For instance, investment models trained primarily on large, structured businesses from developed markets may classify smaller or informal enterprises in the Middle East or Africa as “high risk,” regardless of their performance. This results not only in missed investment opportunities for SMEs but also in a concentration of capital among a few familiar players, perpetuating inequality in access to funding.

Why SME Funding is Critical in the Middle East and Africa

SMEs contribute significantly to economic growth across the region. In the MENA region, they generate a large share of employment and account for roughly 25% of GDP, yet many struggle to access finance. Reports indicate that Middle Eastern tech startups, for example, attract less than 5% of global AI funding, reflecting both investor caution and systemic barriers. (Agbi.com)

In Africa, the situation is similar. Less than 20% of SMEs access formal bank credit, and only a small fraction secure equity or venture capital. Yet SMEs drive up to 70% of GDP in countries such as Ghana. As reported by The B&FT Online, AI-driven lending tools that rely on incomplete or biased data risk rejecting these businesses, even when their repayment history or growth potential is strong. (thebftonline.com)

The Paradox of Innovation Without Inclusion

At IDCF 2026, speakers highlighted a paradox: AI is celebrated for its ability to democratize access to finance and accelerate growth, yet it can deepen inequities if ethical safeguards are ignored. In regions with uneven digital infrastructure and fragmented financial reporting, algorithmic tools may penalize businesses for factors beyond their control — such as incomplete financial data, informal business structures, or lack of digital footprints.

According to a report by McKinsey, the GCC countries are exploring AI’s potential to drive economic growth, yet gaps in adoption and AI readiness mean that SMEs may not benefit equally from these advancements. (mckinsey.com) Similarly, researchers note that in sub-Saharan Africa, uneven access to digital infrastructure and data further compounds algorithmic bias. (arxiv.org)

Pathways to Fairer AI-Driven Investment

The challenge is not simply to critique AI but to design systems that are inclusive by default. Experts at IDCF 2026 emphasized several key strategies for achieving fairness:

  • Contextualized Data and Models: Investment algorithms should incorporate data reflective of local economic realities, capturing informal businesses, regional market conditions, and non-traditional credit histories.

  • Ethical Governance Frameworks: Developing clear standards for AI transparency, accountability, and fairness ensures automated decisions are auditable and equitable.
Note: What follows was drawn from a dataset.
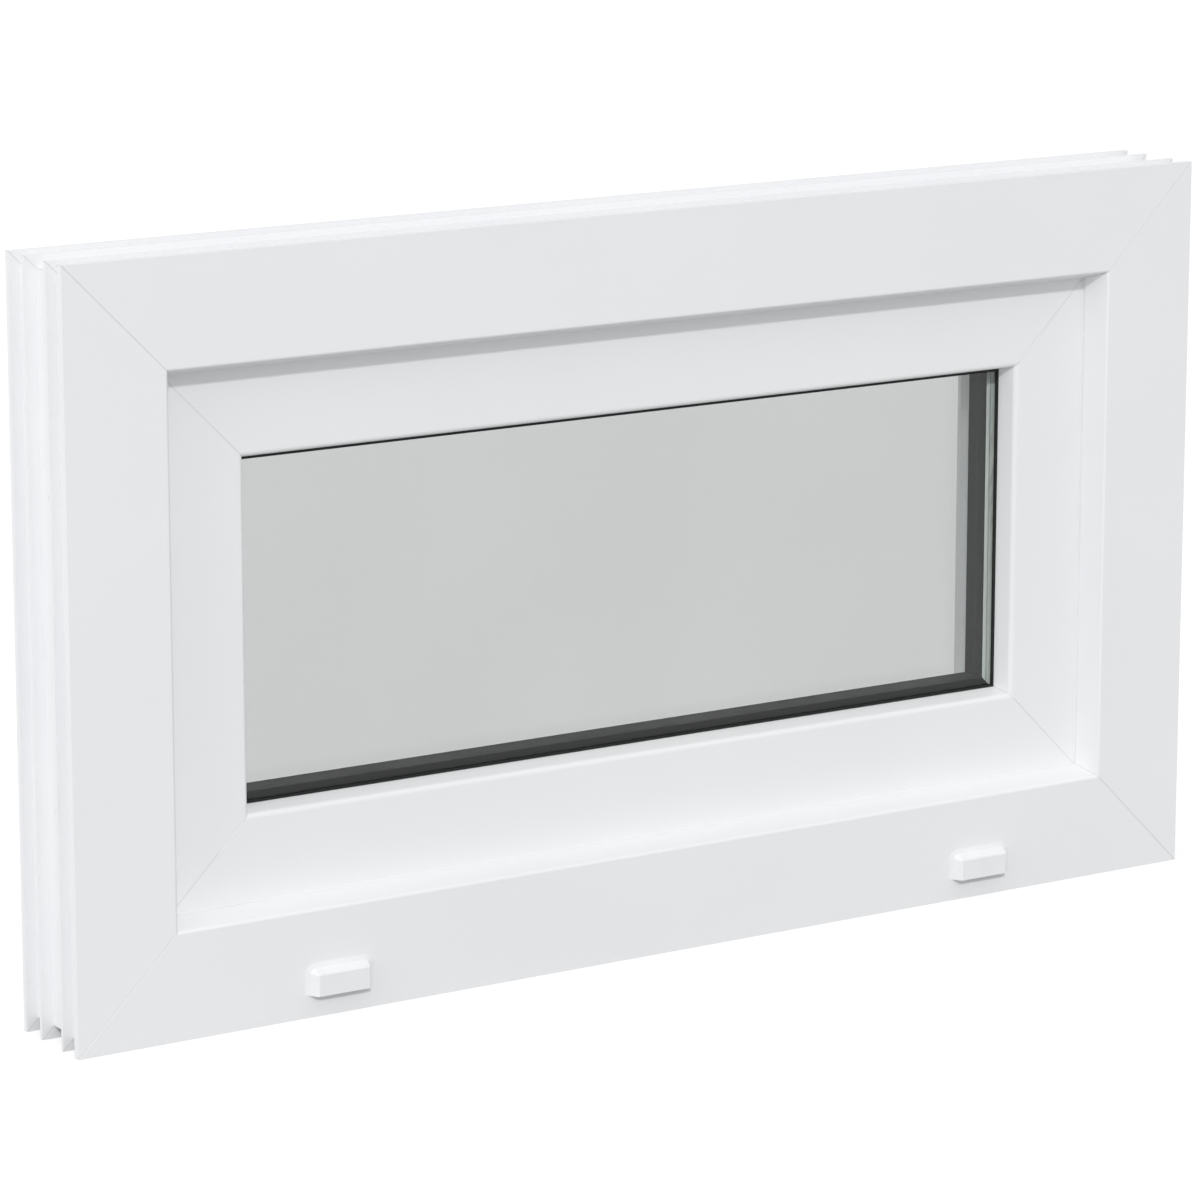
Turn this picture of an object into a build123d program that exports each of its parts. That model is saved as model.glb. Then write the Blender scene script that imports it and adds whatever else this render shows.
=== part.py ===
from build123d import *
import os

# Basement window: a bottom-hung sash of white plastic profiles in a fixed frame, double glazed.
# X runs along the width, Y from the outside face towards the room, Z up from the bottom edge.
# Sections are drawn as (depth, inset): depth behind the frame's outside face, and inset from
# the frame's outer edge towards the opening. Every rail is one section cut to a mitre.

# Overall size
window_w = 700.0
window_h = 400.0

# Frame profile
frame_depth = 60.0
frame_face = 57.0
frame_front = 14.5
rebate_floor = 41.0
reveal_lean = 4.5
frame_edge_round = 1.8
outer_edge_round = 0.6

# Lips and grooves round the frame's outer edge, from the outside face to the room
front_leg = 4.5
front_groove = 12.2
front_groove_deep = 6.0
front_lip = 2.0
anchor_recess = 21.1
anchor_recess_deep = 6.7
rear_lip = 2.4
rear_groove_deep = 6.5
back_leg = 3.3

# Sash profile
front_seal_gap = 2.0
stop_overlap = 8.5
sash_width = 56.9
sash_lean = 2.6
sash_edge_round = 3.0
glass_rebate = 18.0
glass_stop = 12.0
room_seal_gap = 3.0
flange_thick = 13.5
flange_overlap = 8.0
flange_round = 2.5

# Insulating glass and its gaskets; the packers push the glass up and to the left
pane_thick = 4.0
cavity = 16.0
glass_clearance = 5.1
packer_push = 2.0
gasket_thick = 1.5
gasket_hidden = 8.8
gasket_shown = 1.4
spacer_height = 7.5
sealant_height = 8.5

# Glazing bead with its snap foot
bead_slope_in = 5.8
bead_slope_deep = 10.5
bead_round = 1.2
bead_foot_thick = 3.0
bead_foot_high = 3.5
bead_foot_back = 6.0
foot_gap = 0.2

# Walls of the hollow profiles, and the depth of the web behind their main chambers
outer_wall = 2.8
inner_web = 1.4
bead_wall = 1.5
frame_web_at = 44.0
sash_web_at = 58.0

# Seals between frame and sash
seal_width = 5.5
room_seal_back = 1.0

# Fixing holes through the jambs
fixing_hole_d = 6.5
fixing_pitch = 160.0

# Drain caps on the sill's outside face, and the slots that run out into them
cap_left_x = -199.5
cap_right_x = 210.0
cap_wide = 36.2
cap_high = 14.5
cap_bottom = 12.0
cap_out = 5.3
cap_taper = 26.0
cap_corner = 3.5
cap_edge_bevel = 0.7
cap_wall = 1.4
cap_flare = 2.4
cap_flare_thick = 0.9
cap_flare_taper = 76.0
drain_slot_wide = 30.0
drain_slot_high = 5.0
drain_slot_up = 0.6

# Corner mitres and their weld seams
seam_half = 0.3
seam_deep = 0.2
sash_seam_long = 14.0
mitre_spare = 5.0

# Handle on the head rail of the sash
rosette_long = 65.0
rosette_high = 30.0
rosette_thick = 11.5
rosette_bevel = 2.0
neck_d = 18.0
lever_reach = 108.0
lever_out = 46.0
lever_high = 19.0
lever_thick = 12.0
lever_corner = 5.5
lever_tip_bevel = 2.5
lever_bend = 17.0

# Bottom hinges
hinge_from_side = 110.0
hinge_long = 64.0
knuckle_r = 7.0
knuckle_mid = 30.0
knuckle_gap = 0.5
hinge_plate = 2.5
hinge_foot_inset = 5.0
sash_leaf_high = 26.0
hinge_clear = 3.0
barrel_off_sash = 1.5
hinge_pin_r = 3.4
pin_gap = 0.1
pin_head_r = 5.0
pin_head_long = 2.0

# Places that follow from the sizes above
sash_front = frame_front + front_seal_gap
sash_room = frame_depth + room_seal_gap + flange_thick
sash_edge = frame_face + reveal_lean - stop_overlap
sash_sight = sash_edge + sash_width
glass_floor = sash_sight - glass_rebate
flange_edge = rebate_floor - flange_overlap
flange_front = frame_depth + room_seal_gap
outer_gasket_front = sash_front + glass_stop
outer_pane_front = outer_gasket_front + gasket_thick
cavity_front = outer_pane_front + pane_thick
inner_pane_front = cavity_front + cavity
inner_gasket_front = inner_pane_front + pane_thick
bead_front = inner_gasket_front + gasket_thick
glass_edge = glass_floor + glass_clearance
glass_place = Pos(-packer_push, 0, packer_push)
spacer_edge = glass_edge + sealant_height
gasket_top = sash_sight + gasket_shown
foot_back = sash_room - bead_foot_back
foot_front = foot_back - bead_foot_thick
snap_groove_floor = glass_floor - bead_foot_high - foot_gap
front_lip_start = front_leg + front_groove
recess_start = front_lip_start + front_lip
recess_end = recess_start + anchor_recess
rear_lip_end = recess_end + rear_lip
back_leg_start = frame_depth - back_leg
frame_chamber_back = frame_front - outer_wall
frame_chamber_top = rebate_floor - outer_wall
sash_corner = sash_sight - sash_lean
sash_chamber_back = outer_gasket_front - outer_wall
front_chamber_floor = front_groove_deep + outer_wall
hinge_x = window_w / 2 - hinge_from_side
barrel_depth = sash_room + barrel_off_sash + knuckle_r
barrel_inset = flange_edge - hinge_clear
handle_inset = (flange_edge + glass_floor) / 2

# Each side of the window: its length, how far it lies from the centre, and its turn about Y
SIDES = {
    "bottom": (window_w, window_h / 2, 0),
    "left": (window_h, window_w / 2, 90),
    "top": (window_w, window_h / 2, 180),
    "right": (window_h, window_w / 2, -90),
}
through = 4 * frame_depth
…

  • Capacity Building for SMEs: Education, infrastructure development, and mentorship programs can help SMEs meet investor expectations while preparing them to interact effectively with AI-based systems.

  • Combining AI with Human Judgment: While AI can speed decision-making, human oversight remains essential to avoid blind spots that could disadvantage underrepresented businesses.

Conclusion

AI has the potential to transform SME funding and fuel economic growth across the Middle East and Africa. However, unchecked biases in AI-driven investment and credit systems can inadvertently reinforce existing inequalities. The IDCF 2026 discussions in Kuwait served as a timely reminder that innovation and investment must be paired with inclusive design, ethical oversight, and human judgment to ensure equitable growth. By addressing AI biases and building supportive ecosystems, stakeholders can ensure that SMEs — the backbone of regional economies — truly benefit from the promise of digital prosperity.